WHAT IS REQUIRED →
Check every line of the data below for the string "with", and copy the ones that hold it.

INFORMATION SHOWN →
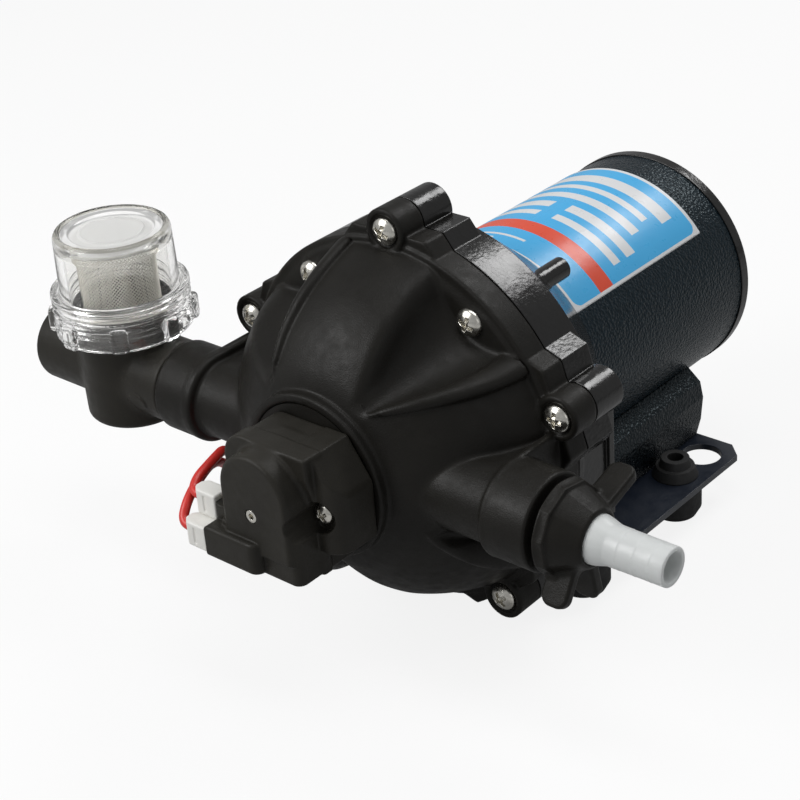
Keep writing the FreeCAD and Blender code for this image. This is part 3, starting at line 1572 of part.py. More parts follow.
def make_strainer():
    gap = s.fit_gap
    inner = s.strainer_radius - s.strainer_wall
    body = about_strainer(
        "strainer_cup",
        [
            (0.0, s.strainer_bottom),
            (s.strainer_radius - 1.2, s.strainer_bottom),
            (s.strainer_radius, s.strainer_bottom + 1.2),
            (s.strainer_radius, s.male_thread_bottom - 2.0),
            (s.male_thread_radius, s.male_thread_bottom),
            (s.male_thread_radius, s.strainer_top),
            (inner, s.strainer_top),
            (inner, s.strainer_bottom + s.strainer_wall),
            (0.0, s.strainer_bottom + s.strainer_wall),
        ],
    )
    stub_end = -s.port_collar_end - gap
    side = rod_x("strainer_stub", s.port_collar_radius - 1.2, s.strainer_x, stub_end, s.port_y)
    spigot = rod_x("strainer_spigot", s.spigot_radius, s.strainer_x, s.spigot_end_x - 1.0, s.port_y)
    inlet = rod_x("strainer_inlet", s.inlet_radius, s.inlet_end_x, s.strainer_x, s.port_y)
    groove = ring(
        "port_groove",
        s.spigot_radius - 2 * s.seal_wire,
        s.spigot_radius + 1.0,
        s.port_seal_x - s.seal_wire - gap,
        s.port_seal_x + s.seal_wire + gap,
        x=0.0,
        y=s.seat_y + s.port_y,
        turn=SIDEWAYS,
    )
    hollow = about_strainer(
        "strainer_hollow",
        [
            (0.0, s.strainer_bottom + s.strainer_wall),
            (inner, s.strainer_bottom + s.strainer_wall),
            (inner, s.strainer_top + 1.0),
            (0.0, s.strainer_top + 1.0),
        ],
    )
    out_bore = rod_x("strainer_out_bore", s.port_bore, s.strainer_x, s.spigot_end_x, s.port_y)
    bore_end = s.inlet_end_x + s.inlet_bore_depth
    relief_end = bore_end + s.inlet_relief_length
    in_bore = rod_x("strainer_in_bore", s.inlet_bore, s.inlet_end_x - 1.0, bore_end, s.port_y)
    relief = rod_x("strainer_in_relief", s.inlet_relief_radius, bore_end, relief_end, s.port_y)
    in_passage = rod_x("strainer_in_passage", s.port_bore, bore_end, s.strainer_x, s.port_y)
    solid = fuse("strainer_solid", body, side, spigot, inlet)
    tools = [hollow, out_bore, in_bore, relief, in_passage, groove]
    node(cut("strainer_cut", solid, *tools), "strainer_body")
    port_seal = doc.addObject("Part::Torus", "port_o_ring")
    bind(port_seal, "Radius1", s.spigot_radius - s.seal_wire)
    bind(port_seal, "Radius2", s.seal_wire)
    put(port_seal, s.port_seal_x, s.seat_y + s.port_y, s.axis_height, TO_X)
    node(port_seal, "port_seal")
    rim_bottom = s.strainer_top + 2 * s.seal_wire
    rim_top = rim_bottom + s.bowl_rim_height

    bowl_inner = s.bowl_radius - s.bowl_wall
    bowl = about_strainer(
        "bowl",
        [
            (bowl_inner, rim_bottom),
            (s.bowl_rim_radius, rim_bottom),
            (s.bowl_rim_radius, rim_top),
            (s.bowl_radius + 0.6, rim_top),
            (s.bowl_radius, s.bowl_top - s.bowl_chamfer),
            (s.bowl_radius - s.bowl_chamfer, s.bowl_top),
            (s.bowl_dish_radius, s.bowl_top),
            (s.bowl_dish_radius - 0.6, s.bowl_top - s.bowl_dish_depth),
            (0.0, s.bowl_top - s.bowl_dish_depth),
            (0.0, s.bowl_top - s.bowl_dish_depth - s.bowl_wall),
            (bowl_inner - 2.0, s.bowl_top - s.bowl_dish_depth - s.bowl_wall),
            (bowl_inner, s.bowl_top - s.bowl_dish_depth - s.bowl_wall - 2.0),
        ],
    )
    node(bowl, "strainer_bowl")

    lock = about_strainer(
        "lock_band",
        [
            (s.male_thread_radius + s.thread_room, s.lock_ring_bottom),
            (s.lock_ring_radius, s.lock_ring_bottom),
            (s.lock_ring_radius, (rim_top + s.lock_lip)),
            (s.bowl_radius + 0.6 + 3 * gap, (rim_top + s.lock_lip)),
            (s.bowl_radius + 0.6 + 3 * gap, rim_top + gap),
            (s.bowl_rim_radius + gap, rim_top + gap),
            (s.bowl_rim_radius + gap, rim_bottom - 1.0),
            (s.male_thread_radius + s.thread_room, rim_bottom - 2.0),
        ],
    )
    lugs = []
    for i, degrees in enumerate(around(FIRST_LUG, LUG_COUNT)):
        lug = doc.addObject("Part::Box", "ring_lug_%d" % i)
        start = s.lock_ring_radius - 1.0
        bind(lug, "Length", s.lug_reach - start)
        bind(lug, "Width", s.lug_width)
        bind(lug, "Height", s.lug_height)
        angle = math.radians(degrees)
        half = s.lug_width / 2
        put(
            lug,
            s.strainer_x + start * math.cos(angle) + half * math.sin(angle),
            s.seat_y + s.port_y + start * math.sin(angle) - half * math.cos(angle),
            s.axis_height + s.lock_ring_bottom,
            FreeCAD.Rotation(V(0, 0, 1), degrees),
        )
        lugs.append(lug)
    node(fuse("lock_ring_solid", lock, *lugs), "lock_ring")

    mesh_bottom = s.strainer_bottom + s.strainer_wall
    mesh_inner = s.mesh_radius - s.mesh_wall
    foot_top = mesh_bottom + s.mesh_frame_height
    cap_bottom = s.mesh_top - s.mesh_frame_height
    mesh = about_strainer(
        "mesh_tube",
        [
            (mesh_inner, foot_top),
            (s.mesh_radius, foot_top),
            (s.mesh_radius, cap_bottom),
            (mesh_inner, cap_bottom),
        ],
    )
    node(mesh, "filter_mesh")
    foot = about_strainer(
        "mesh_foot",
        [
            (mesh_inner - s.mesh_frame_wall, mesh_bottom),
            (s.mesh_radius + 0.6, mesh_bottom),
            (s.mesh_radius + 0.6, foot_top),
            (mesh_inner - s.mesh_frame_wall, foot_top),
        ],
    )
    crown = about_strainer(
        "mesh_crown",
        [
            (0.0, cap_bottom),
            (s.mesh_radius + 0.6, cap_bottom),
            (s.mesh_radius + 0.6, s.mesh_top),
            (0.0, s.mesh_top),
        ],
    )
    node(group("mesh_ends", foot, crown), "mesh_frame")

    seal = doc.addObject("Part::Torus", "bowl_o_ring")
    bind(seal, "Radius1", s.male_thread_radius - s.seal_wire - gap)
    bind(seal, "Radius2", s.seal_wire)
    put(seal, s.strainer_x, s.seat_y + s.port_y, s.axis_height + s.strainer_top + s.seal_wire)
    node(seal, "bowl_seal")


# Base, cradle and feet


def make_base():
    corner = s.plate_corner
    wide = s.plate_half_width
    notch = s.plate_notch_half
    plate = padded(
        "plate_blank",
        "XY_Plane",
        [
            (-wide, s.plate_front_y + corner),
            (-wide + corner, s.plate_front_y),
            (-notch, s.plate_front_y),
            (-notch, s.plate_notch_y),
            (notch, s.plate_notch_y),
            (notch, s.plate_front_y),
            (wide - corner, s.plate_front_y),
            (wide, s.plate_front_y + corner),
            (wide, s.plate_rear_y - corner),
            (wide - corner, s.plate_rear_y),
            (-wide + corner, s.plate_rear_y),
            (-wide, s.plate_rear_y - corner),
        ],
        s.plate_thickness,
        0.0,
        0.0,
        s.plate_top - s.plate_thickness,
    )
    low = s.plate_top - s.plate_thickness - 1.0
    holes = []
    for i, (x, y) in enumerate(foot_places()):
        hole = s.foot_neck_radius + s.fit_gap
        holes.append(rod("foot_hole_%d" % i, hole, s.plate_thickness + 2.0, x, y, low))
    for i, x in enumerate((-s.rear_hole_x, s.rear_hole_x)):
        depth = s.plate_thickness + 2.0
        holes.append(rod("rear_hole_%d" % i, s.rear_hole_radius, depth, x, s.rear_hole_y, low))
    node(cut("plate_drilled", plate, *holes), "base_plate")

    gap = s.fit_gap
    for number_of_foot, (x, y) in enumerate(foot_places(), start=1):
        under = s.plate_top - s.plate_thickness
        foot = turned(
            "foot_%d" % number_of_foot,
            [
                (s.foot_bore, 0.0),
                (s.foot_bottom_radius - 1.6, 0.0),
                (s.foot_bottom_radius, 3.0),
                (s.foot_bottom_radius, under - gap),
                (s.foot_neck_radius, under - gap),
                (s.foot_neck_radius, s.plate_top + gap),
                (s.foot_top_radius, s.plate_top + gap),
                (s.foot_top_radius - 1.2, s.plate_top + s.foot_flange),
                (s.foot_boss_radius, s.plate_top + s.foot_flange),
                (s.foot_boss_radius - 0.6, s.foot_height),
                (s.foot_bore, s.foot_height),
            ],
            x=x,
            y=y,
            z=0.0,
            turn=UPRIGHT,
        )
        node(foot, "rubber_foot_%d" % number_of_foot)


def foot_places():
    half = s.foot_spacing_y / 2
    return [(s.foot_x, -half), (s.foot_x, half), (-s.foot_x, half), (-s.foot_x, -half)]


def make_cradle():
    thick = s.cradle_thickness
    clear = rod_y("cradle_clear", s.can_radius + s.fit_gap, 0.0, s.cap_end)
    top_x, top_z = circle_point(s.can_radius, SIZES["cradle_top_angle"])
    lip_x, lip_z = circle_point(s.can_radius, SIZES["cradle_lip_angle"])
    for label, mirror in (("cradle_right", 1), ("cradle_left", -1)):
        points = [
            (lip_x, s.axis_height + lip_z),
            (top_x, s.axis_height + top_z),
            (s.cradle_bulge_x - 1.2, s.cradle_bulge_z + s.cradle_shoulder_rise),
            (s.cradle_bulge_x, s.cradle_bulge_z),
            (s.cradle_bulge_x - 0.8, s.plate_top + s.cradle_foot_rise),
            (s.cradle_foot_x + 1.0, s.plate_top),
            (s.cradle_foot_x + 1.0 - thick * 3, s.plate_top),
            (s.cradle_foot_x + 1.0 - thick * 3, s.plate_top + thick),
            (s.cradle_foot_x - thick + 0.6, s.plate_top + thick),
            (s.cradle_bulge_x - thick - 0.8, s.plate_top + s.cradle_foot_rise + 0.5),
            (s.cradle_bulge_x - thick, s.cradle_bulge_z),
            (s.cradle_bulge_x - thick - 1.4, s.cradle_bulge_z + s.cradle_shoulder_rise - 1.3),
        ]
        if mirror < 0:
            points = [(-x, y) for x, y in points]
        wall = padded(
            label + "_wall",
            "XZ_Plane",
            points,
            s.cradle_end_y - s.cradle_start_y,
            0.0,
            s.cradle_start_y,
            0.0,
            reverse=True,
        )
        node(cut(label + "_cut", wall, clear), label)


# Screws of the head


def make_head_screws():
    ears = []
    inner = []
    for i, degrees in enumerate(around(FIRST_EAR)):
        x, z = circle_point(s.ear_circle, degrees)
        ears.append(
            screw(
                "ear_screw_%d" % i,
                x,
                z,
                0.0,
                s.ear_screw_length,
                s.screw_head_radius,
                s.screw_head_height,
                s.screw_shank_radius,
            )
        )
    for i, degrees in enumerate(around(FIRST_VALLEY)):
        x, z = circle_point(s.valley_circle, degrees)
        inner.append(
            screw(
                "valley_screw_%d" % i,
                x,
                z,
                s.valley_seat,
                s.valley_screw_length,
                s.screw_head_radius,
                s.screw_head_height,
                s.screw_shank_radius,
            )
        )
    node(group("ear_screw_set", *ears), "ear_screws")
    node(group("valley_screw_set", *inner), "valley_screws")


make_motor()
make_drive_housing()
make_wobble_drive()
make_pump_head()
make_valves()
make_diaphragm()
make_pistons()
make_switch()
make_outlet()
make_strainer()
make_red_leads()
make_base()
make_cradle()
make_head_screws()

doc.recompute()
for thing in doc.Objects:
    if "Invalid" in thing.State or "Error" in thing.State:
        raise SystemExit("%s did not build: %s" % (thing.Label, thing.State))
os.makedirs("parts", exist_ok=True)
for piece in NODES:
    shape = piece.Shape
    if shape.isNull() or not shape.isValid():
        raise SystemExit("%s has no sound shape" % piece.Label)
    print("%-20s solids %d volume %.1f" % (piece.Label, len(shape.Solids), shape.Volume))
    shape.exportStep("parts/%s.step" % piece.Label)
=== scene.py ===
import json
import math

import bmesh
import bpy
import numpy as np
from mathutils import Matrix, Vector


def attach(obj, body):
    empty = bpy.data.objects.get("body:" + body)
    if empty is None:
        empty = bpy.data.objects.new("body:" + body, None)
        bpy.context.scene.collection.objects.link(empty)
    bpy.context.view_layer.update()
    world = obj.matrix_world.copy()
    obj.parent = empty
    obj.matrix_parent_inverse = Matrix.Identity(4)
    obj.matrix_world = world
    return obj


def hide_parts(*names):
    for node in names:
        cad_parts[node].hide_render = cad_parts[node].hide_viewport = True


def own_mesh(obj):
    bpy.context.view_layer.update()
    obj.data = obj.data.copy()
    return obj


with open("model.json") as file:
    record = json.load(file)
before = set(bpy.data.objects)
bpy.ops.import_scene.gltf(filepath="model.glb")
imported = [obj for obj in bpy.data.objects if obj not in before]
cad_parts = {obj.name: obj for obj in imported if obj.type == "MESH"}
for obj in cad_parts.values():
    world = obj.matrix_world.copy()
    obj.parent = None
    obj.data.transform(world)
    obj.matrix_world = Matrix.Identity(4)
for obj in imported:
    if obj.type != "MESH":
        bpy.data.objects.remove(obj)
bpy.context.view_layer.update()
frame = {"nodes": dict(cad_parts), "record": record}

# Looks of a diaphragm water pump: a black lobed head, a glossy housing, a hammertone motor with
# a blue label, a clear strainer, a white hose barb and a painted base on rubber feet.

# The ear screws' seat, the shaft and the motor can in the frame, in metres.
MM = 0.001
SEAT_Y = -56 * MM
AXIS_Z = 60 * MM
CAN_RADIUS = 38 * MM

# Places from that seat and the shaft: millimetres, and degrees round the shaft.
PORT = -19.6
CUP_X = -96.7
SWITCH_REAR = -38.7
SWITCH_LUG = 16
SWITCH_LUG_SEAT = -51
EARS = [90 + 72 * i for i in range(5)]
EAR_CIRCLE = 61.3
VALLEYS = [54 + 72 * i for i in range(5)]
VALLEY_CIRCLE = 50.6
VALLEY_SEAT = -1


# Camera, floor and light

CAMERA_PLACE = Vector((327.3, -411.5, 335.0)) * MM
CAMERA_AZIMUTH = math.radians(42.61)
CAMERA_ELEVATION = math.radians(29.04)
CAMERA_ROLL = math.radians(-4.66)
CAMERA_LENS = 84.21
# How much of the white surroundings a reflection shows, above the floor and of the floor.
GLOSS_SHARE = 0.3
FLOOR_GLOSS_SHARE = 0.12
FLOOR_REACH = 6.0
FLOOR_COLOUR = (0.9, 0.9, 0.9, 1)
FLOOR_DULL_COLOUR = (0.45, 0.45, 0.45, 1)
FLOOR_GLOW = 0.86
WORLD_COLOUR = (0.95, 0.97, 1.0, 1)
WORLD_STRENGTH = 0.2
# Each lamp's place in metres, its width and length, and its power in watts.
LAMPS = {
    "key_lamp": ((-0.5, -0.8, 0.7), (0.6, 0.6), 7.4),
    "fill_lamp": ((0.95, -0.35, 0.45), (0.6, 0.4), 0.4),
    "back_lamp": ((0.12, 0.75, 0.9), (0.4, 0.3), 3.4),
    "top_lamp": ((0.1, 0.0, 1.05), (0.3, 0.8), 3.0),
}
LAMP_TARGET = Vector((0, -0.02, 0.06))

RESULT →
with open("model.json") as file:
# Looks of a diaphragm water pump: a black lobed head, a glossy housing, a hammertone motor with